Yorkville University recently hosted a live webinar for Online Bachelor of Business Administration (BBA) students that explored the ins and out of effective response writing in discussion forums.
During the hour-long event, BBA Course Coordinator Dr. Carla Weaver, joined by BBA Program Director John Morrison and faculty member Audrey Lowrie, broke down all their tips and tricks on how to maximize the effectiveness of responses in online learning.
Here are the Top 5 takeaways from that session:
1) To earn a grade between 90 and 100 per cent:
- Posts must demonstrate an outstanding depth of understanding of the discussion question AND considerable sensitivity and well-considered critical reaction to peers in their peer responses
- Responses must also add significant value to the conversation, be well constructed and supported, and free of grammatical and spelling errors
- Students must post a minimum of one initial and three substantive peer responses in accordance with the posted schedule
2) Initial postings in response to a discussion question should:
- Directly, thoughtfully and substantively address each question, scenario or topic
- Demonstrate an understanding of topic
- Represent an original and considered thought
- Include soundly reasoned arguments
- Demonstrate careful reading, professional or personal experiences, and/or any external research conducted
- Include proper APA citations where necessary
- Be approximately 150 to 200 words in length
- Be free of spelling and grammar errors, and written in complete sentences
3) A substantive response to one of your peers’ posts is one that:
- Contributes intelligently to the conversation
- Is free of spelling errors, is grammatically correct, is written in complete sentences, and contains full words (no unnecessary abbreviations, acronyms, etc.)
- Provides constructive feedback and exhibits sensitivity to, respect for, and appreciation of your peers’ work and perspectives, even if you disagree with them
4) The ABCs of Responding:
- A is for Acknowledgement
You want to acknowledge what the person said, so you can agree with them, you can thank them for their post, you can say something encouraging, or praise them for their post and be positive.
- B is for Build
You want to build on their post by elaborating on what the person said, agreeing or respectfully disagreeing with them, and including a rationale for your stance on the issue. Elaborate and explain why by bringing in information from a new source ie textbook, article, or an example from your own experience.
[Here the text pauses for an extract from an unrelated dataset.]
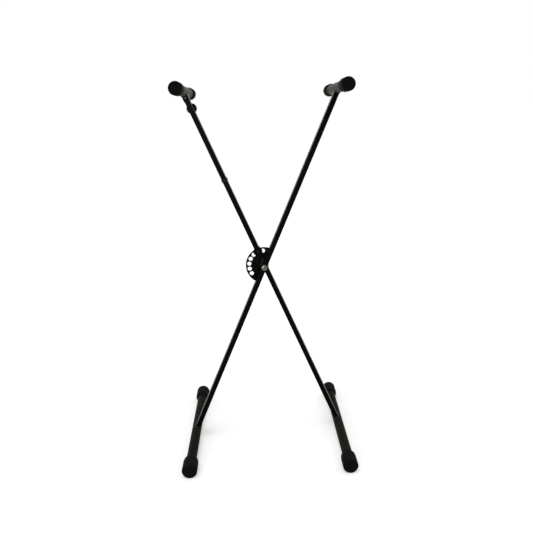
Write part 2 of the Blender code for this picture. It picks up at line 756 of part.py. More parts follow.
def build_bracket_screw(frame):
    """A small pan-head screw through the collar into the leg's inner face."""
    head_back = LEG_HALF_GAP - SEAT_GAP - COLLAR_WALL - SEAT_GAP
    profile = [(0.0, SCREW_HEAD_HEIGHT)]
    edge = SCREW_HEAD_EDGE
    profile += arc(SCREW_HEAD_RADIUS - edge, SCREW_HEAD_HEIGHT - edge, edge, 90, 0)
    profile += [(SCREW_HEAD_RADIUS, 0.0), (SCREW_RADIUS, 0.0)]
    profile += [(SCREW_RADIUS, -SCREW_LENGTH), (0.0, -SCREW_LENGTH)]
    place = (0.0, head_back, LEG_UP - SCREW_DROP)
    return finish(turned("bracket_screw", profile, frame, place, along_y(-1), SCREW_STEPS), "zinc_plate")


def knob_washer_front():
    return LEG_OUTER_FACE + SEAT_GAP + TONGUE_THICKNESS + SEAT_GAP


def knob_front():
    return knob_washer_front() + KNOB_WASHER_THICKNESS + SEAT_GAP


def build_hand_knob(frame):
    """A round plastic knob with shallow ribs, moulded on a threaded stud."""
    outline = []
    count = KNOB_RIBS * RIB_STEPS
    for step in range(count):
        angle = 2 * math.pi * step / count
        radius = KNOB_RADIUS - KNOB_RIB_DEPTH * (1 - math.cos(KNOB_RIBS * angle)) / 2
        outline.append((radius * math.cos(angle), radius * math.sin(angle)))
    middle = knob_front() + KNOB_HEIGHT / 2
    knob = outline_solid("hand_knob", [outline], KNOB_HEIGHT, frame, (0.0, middle, 0.0), UPRIGHT)
    bevel = knob.modifiers.new("edges", "BEVEL")
    bevel.width = KNOB_EDGE
    bevel.segments = EDGE_STEPS
    bevel.limit_method = "ANGLE"
    bevel.angle_limit = math.radians(EDGE_ANGLE)
    bore = cutter_rod("knob_bore", STUD_HOLE_RADIUS, knob_front() - CUT_OVERRUN,
                      knob_front() + KNOB_BORE_DEPTH + SEAT_GAP, frame)
    combine(knob, bore)
    finish(knob, "black_plastic", RIB_SMOOTH_ANGLE)
    start = LEG_OUTER_FACE - LEG_WALL - SEAT_GAP - WELD_NUT_HEIGHT - CUT_OVERRUN
    length = knob_front() + KNOB_BORE_DEPTH - start
    stud = turned("hand_knob_stud", disc_profile(STUD_RADIUS, length), frame, (0.0, start, 0.0), along_y())
    finish(stud, "zinc_plate")


def build_knob_seat(frame):
    """The washer under the hand knob and the nut welded inside the leg, which stay with the leg."""
    knob_z = LEG_UP - KNOB_DROP
    profile = ring_profile(KNOB_WASHER_RADIUS, STUD_HOLE_RADIUS, KNOB_WASHER_THICKNESS)
    washer = turned("hand_knob_washer", profile, frame, (0.0, knob_washer_front(), knob_z), along_y())
    finish(washer, "dark_steel")
    middle = LEG_OUTER_FACE - LEG_WALL - SEAT_GAP - WELD_NUT_HEIGHT / 2
    outlines = [hexagon(WELD_NUT_FLATS), circle(STUD_HOLE_RADIUS, SMALL_STEPS)]
    turned_flat = UPRIGHT @ Matrix.Rotation(math.radians(NUT_TURN), 4, "Z")
    place = (0.0, middle, knob_z)
    nut = outline_solid("hand_knob_nut", outlines, WELD_NUT_HEIGHT, frame, place, turned_flat)
    finish(nut, "zinc_plate")


def build_leg_band(frame):
    """A thin plastic band round the rear leg above the pivot."""
    middle = LEG_MIDDLE
    grow = 2 * (SEAT_GAP + BAND_WALL)
    corner = LEG_CORNER + SEAT_GAP + BAND_WALL
    bottom = BAND_HEIGHT_ON_LEG - BAND_HEIGHT / 2
    band = rectangular_ring("leg_band", LEG_WIDTH + grow, LEG_DEPTH + grow, BAND_WALL,
                            corner, bottom, bottom + BAND_HEIGHT, middle, frame)
    return finish(band, "black_plastic")


def build_front_leg_group():
    frame = make_frame("front_leg_axis", (0.0, 0.0, PIVOT_Z), HALF_ANGLE)
    build_leg("front_leg", -1, frame)
    build_leg_tubes("right", "left", -LEG_MIDDLE, frame, HALF_ANGLE)
    build_lock_plate(frame)
    build_pivot(frame)
    build_sleeve("front_leg_sleeve", -1, frame)


def build_rear_leg_group():
    frame = make_frame("fold_axis", (0.0, 0.0, PIVOT_Z), -HALF_ANGLE)
    rear_leg = build_leg("rear_leg", 1, frame)
    drill_rear_leg(rear_leg, frame)
    build_leg_tubes("left", "right", LEG_MIDDLE, frame, -HALF_ANGLE)
    build_sleeve("rear_leg_sleeve", 1, frame)
    build_arm_bracket(frame)
    build_bracket_screw(frame)
    build_knob_seat(frame)
    build_leg_band(frame)
    pin_frame = make_frame("lock_pin_axis", (0.0, 0.0, LOCK_RADIUS), parent=frame)
    build_pin_guides(pin_frame)
    build_spring(pin_frame)
    build_lock_pin(pin_frame)
    build_pull_knob(pin_frame)
    build_cross_pin(pin_frame)
    knob_frame = make_frame("hand_knob_axis", (0.0, 0.0, LEG_UP - KNOB_DROP), parent=frame)
    build_hand_knob(knob_frame)


clear_scene()
PARTS = make_collection("keyboard_stand")
CUTTERS = make_collection("cutters")
build_front_leg_group()
build_rear_leg_group()
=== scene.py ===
import json
import math

import bmesh
import bpy
from mathutils import Matrix, Vector


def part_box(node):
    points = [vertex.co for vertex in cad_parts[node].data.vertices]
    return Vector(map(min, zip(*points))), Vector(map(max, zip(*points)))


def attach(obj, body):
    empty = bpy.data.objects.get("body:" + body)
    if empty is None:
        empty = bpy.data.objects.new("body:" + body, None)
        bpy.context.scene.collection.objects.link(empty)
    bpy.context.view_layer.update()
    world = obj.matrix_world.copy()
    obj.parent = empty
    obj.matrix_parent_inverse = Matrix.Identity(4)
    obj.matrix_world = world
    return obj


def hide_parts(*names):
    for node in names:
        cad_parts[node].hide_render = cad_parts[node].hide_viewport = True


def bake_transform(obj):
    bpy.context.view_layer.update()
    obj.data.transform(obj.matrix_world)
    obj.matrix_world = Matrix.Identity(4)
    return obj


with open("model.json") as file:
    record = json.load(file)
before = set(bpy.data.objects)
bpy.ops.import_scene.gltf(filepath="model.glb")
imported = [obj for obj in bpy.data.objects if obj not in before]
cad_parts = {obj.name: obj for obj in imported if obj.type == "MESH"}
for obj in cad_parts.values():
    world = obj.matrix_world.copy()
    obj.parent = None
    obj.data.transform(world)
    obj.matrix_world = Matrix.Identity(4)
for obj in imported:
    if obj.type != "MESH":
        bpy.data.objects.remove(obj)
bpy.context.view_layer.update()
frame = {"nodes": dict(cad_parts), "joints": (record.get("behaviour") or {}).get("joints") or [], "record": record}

# The camera, in metres and radians, with a lens on a frame of that width in mm
CAMERA_PLACE = (-0.0220, -1.5284, 0.8440)
CAMERA_YAW = -0.0183
CAMERA_PITCH = 0.2408
CAMERA_ROLL = -0.0228
CAMERA_LENS = 40.82
CAMERA_FRAME = 36

# Light: the surroundings, the three lamps, and the floor with its own white in view
WORLD_LIGHT = 0.55
OVERHEAD_LIGHT = 0.8
OVERHEAD_SPREAD = math.radians(40)
OVERHEAD_PLACE = (-0.5, -0.7, 3.0)
GLINT_LIGHT = 70.0
GLINT_SIZE = 0.62
GLINT_PLACE = (-1.43, -4.28, 0.89)
REAR_LIGHT = 22.0
REAR_SIZE = 1.0
REAR_PLACE = (2.2, 3.4, 1.9)
FLOOR_SIZE = 60
FLOOR_TONE = 0.80
FLOOR_GLOW = 0.38

# The two legs, in metres: heights are measured along a leg from the pivot
HALF_ANGLE = math.radians(23.3)
LEG_UP = 0.4782
LEG_DOWN = 0.4956
LEG_WIDTH = 0.0127
LEG_DEPTH = 0.0254
LEG_WALL = 0.0013
LEG_CORNER = 0.0015
LEG_HALF_GAP = 0.0034
LEG_MIDDLE = LEG_HALF_GAP + LEG_DEPTH / 2
PIN_HOLE_RADIUS = 0.0046
STUD_HOLE_RADIUS = 0.0033
SCREW_HOLE_RADIUS = 0.0018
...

- C is for Continue/Challenge
Make a final statement that continues the discussion – either a question that will challenge other students to continue the discussion and respond, or make an interesting statement.
5) Always keep academic integrity top of mind
- Do NOT cut and paste from the internet. It may be tempting, but it’s not appropriate. Post your own work and your own thoughtful responses.
- Always acknowledge your sources. If you get an idea from another source or you read an article to prepare for the discussion, make sure that you always include references and citations to those sources.
- Turnitin – an internet-based plagiarism detection service – is available in the discussions to check your posts as you post them. It matches what you write with sources on the internet and databases of student work. If it shows a high match, what you want to do is edit your post and put it in your own words.